Une marque d’équipements sportifs a su réinventer un masque de plongée de loisir en un masque de réanimation. C’est de la convergence spontanée de particuliers et d’entreprises qu’une réflexion supérieure a émergé, et chacun en apportant sa valeur ajoutée, son expertise et sa passion a pu in fine contribuer à sauver des vies. C’est en entendant les appels au secours qu’un niveau supérieur d’humanité et de génie combinés a donné vie au sens le plus profond que l’on puisse donner à la collaboration.

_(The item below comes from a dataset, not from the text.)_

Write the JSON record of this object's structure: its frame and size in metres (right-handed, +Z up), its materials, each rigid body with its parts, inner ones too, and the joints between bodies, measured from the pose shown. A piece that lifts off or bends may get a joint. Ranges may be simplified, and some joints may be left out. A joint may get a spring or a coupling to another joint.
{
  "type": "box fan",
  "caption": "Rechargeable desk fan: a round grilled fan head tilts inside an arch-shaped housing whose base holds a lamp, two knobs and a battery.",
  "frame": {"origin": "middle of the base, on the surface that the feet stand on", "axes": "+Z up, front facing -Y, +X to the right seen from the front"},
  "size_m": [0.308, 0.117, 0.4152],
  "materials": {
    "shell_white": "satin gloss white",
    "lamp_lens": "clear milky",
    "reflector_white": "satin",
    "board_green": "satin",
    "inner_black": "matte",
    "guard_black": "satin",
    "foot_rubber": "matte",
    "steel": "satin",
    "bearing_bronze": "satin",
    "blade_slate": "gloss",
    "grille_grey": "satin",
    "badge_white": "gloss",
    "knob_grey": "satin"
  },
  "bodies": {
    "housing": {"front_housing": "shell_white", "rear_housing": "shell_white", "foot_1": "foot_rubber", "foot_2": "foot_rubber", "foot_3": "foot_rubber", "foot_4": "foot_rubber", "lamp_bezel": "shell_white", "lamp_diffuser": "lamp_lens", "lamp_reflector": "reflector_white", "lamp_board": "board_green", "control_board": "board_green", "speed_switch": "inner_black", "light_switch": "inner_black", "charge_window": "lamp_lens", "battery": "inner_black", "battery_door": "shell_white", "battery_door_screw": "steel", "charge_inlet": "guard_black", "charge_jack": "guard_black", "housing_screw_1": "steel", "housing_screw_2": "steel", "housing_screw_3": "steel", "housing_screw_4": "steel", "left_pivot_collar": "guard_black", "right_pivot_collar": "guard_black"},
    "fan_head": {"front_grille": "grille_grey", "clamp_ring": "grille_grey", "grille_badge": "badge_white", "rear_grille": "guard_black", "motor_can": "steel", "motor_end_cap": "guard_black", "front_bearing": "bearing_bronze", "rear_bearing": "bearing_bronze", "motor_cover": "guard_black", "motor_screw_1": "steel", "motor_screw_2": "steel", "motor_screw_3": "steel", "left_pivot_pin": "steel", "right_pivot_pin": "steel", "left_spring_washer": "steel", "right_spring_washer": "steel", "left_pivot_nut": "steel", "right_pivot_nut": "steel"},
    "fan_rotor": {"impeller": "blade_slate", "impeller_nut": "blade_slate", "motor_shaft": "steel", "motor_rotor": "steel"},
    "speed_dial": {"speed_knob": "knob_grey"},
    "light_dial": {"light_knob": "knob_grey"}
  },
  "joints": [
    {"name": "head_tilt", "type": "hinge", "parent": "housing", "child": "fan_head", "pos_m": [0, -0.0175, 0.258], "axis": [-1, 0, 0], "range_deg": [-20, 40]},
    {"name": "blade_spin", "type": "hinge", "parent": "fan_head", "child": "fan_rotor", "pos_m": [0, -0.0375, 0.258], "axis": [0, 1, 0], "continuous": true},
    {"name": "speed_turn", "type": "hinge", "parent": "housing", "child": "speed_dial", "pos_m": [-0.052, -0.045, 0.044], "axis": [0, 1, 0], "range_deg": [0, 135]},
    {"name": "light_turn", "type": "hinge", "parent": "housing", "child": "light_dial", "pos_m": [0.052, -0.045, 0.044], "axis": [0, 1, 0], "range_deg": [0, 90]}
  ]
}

Seulement, l’intelligence collective a besoin de liberté pour être fertile. C’est en poursuivant des chemins absolument improbables et en croisant des parcours fort différents que l’alchimie se produit. Cette mixité d’expérience, de formations, de moyens, d’ambition dans une unicité de vision caractérise parfaitement ce qu’apporte la diversité à toute organisation.
Faut-il être à la lisière de l’agonie de nos sociétés pour enfin comprendre que la complexité du monde ne se résout pas grâce à une pensée homogène et simpliste d’un retour à un status quo?
Beaucoup l’ont dit avant moi, mais dans la quiétude d’une société plus centrée sur nos conforts individuels, leurs messages étaient donc inaudibles car ils remettaient en cause la rassurante routine de la normalité de notre monde.
Les crises ont nul besoin d’être aussi extrêmes pour que la société puisse bénéficier d’une plus large bande passante de réflexion et d’action. Le monde n’a pas besoin d’être confronté à sa fin pour qu’ensemble nous comprenions, enfin, ce que créer de la valeur peut signifier. Mais puisque nous avons été plongés dans le chaos, emparons-nous de cette chance de ne pas retourner dans la normalité, car elle était l’essence même de notre problème.
Cessons alors dès aujourd’hui de tolérer et d’accepter ces modèles désespérants qui nous tirent vers l’arrière et qui continuent à survivre par la seule force de nos lâchetés quotidiennes.
Cessons les nominations au sein des conseils d’administration qui depuis des décennies ne changent pas de modèle: un carnet d’adresses et une personnalité respectable qui ne fasse pas de vagues, d’où la terrifiante absence de femmes dans ces conseils hautement stratégiques.
Pourfendons l’infinie étroitesse de jugement de ceux qui recherchent des nouveaux talents dans leurs organisations et qui, figés par la peur et l’immensité de leur ignorance, sont incapables de recruter des expertises d’autres industries. «Je veux plus du même», sans comprendre l’étroitisation de cette démarche qui verticalise le savoir-faire au détriment de l’innovation. Une biologiste, un ingénieur ou une physicienne feraient d’excellents financiers par leur rigueur scientifique, leur capacité d’apprentissage et leur réelle compréhension des risques... seulement il est plus rassurant de s’abandonner à la paresse d’une «expérience du secteur exigée».
Dénonçons la veulerie des managers qui rêvent de pousser leurs produits dans tous les pays du monde, mais qui cauchemardent à l’idée de travailler physiquement avec des collègues d’autres origines ou cultures.
Evacuons des entreprises les sordides petits chefs ou collègues qui se complaisent dans d’hideux comportements de destruction et d’emprise mentale. Laissons l’intelligence collective se développer hors d’inutiles carcans toxiques.
La normalité d’avant se pare de rassurants atours, car elle suggère une moindre incertitude économique, mais elle est érigée sur une base morale bien corrompue. La nouvelle normalité est à construire sur ce que nous aurons su apprendre de nous-mêmes, de nos choix inappropriés, sur nos lectures et apprentissages durant ce confinement et qui aura fait de nous des humains supérieurs.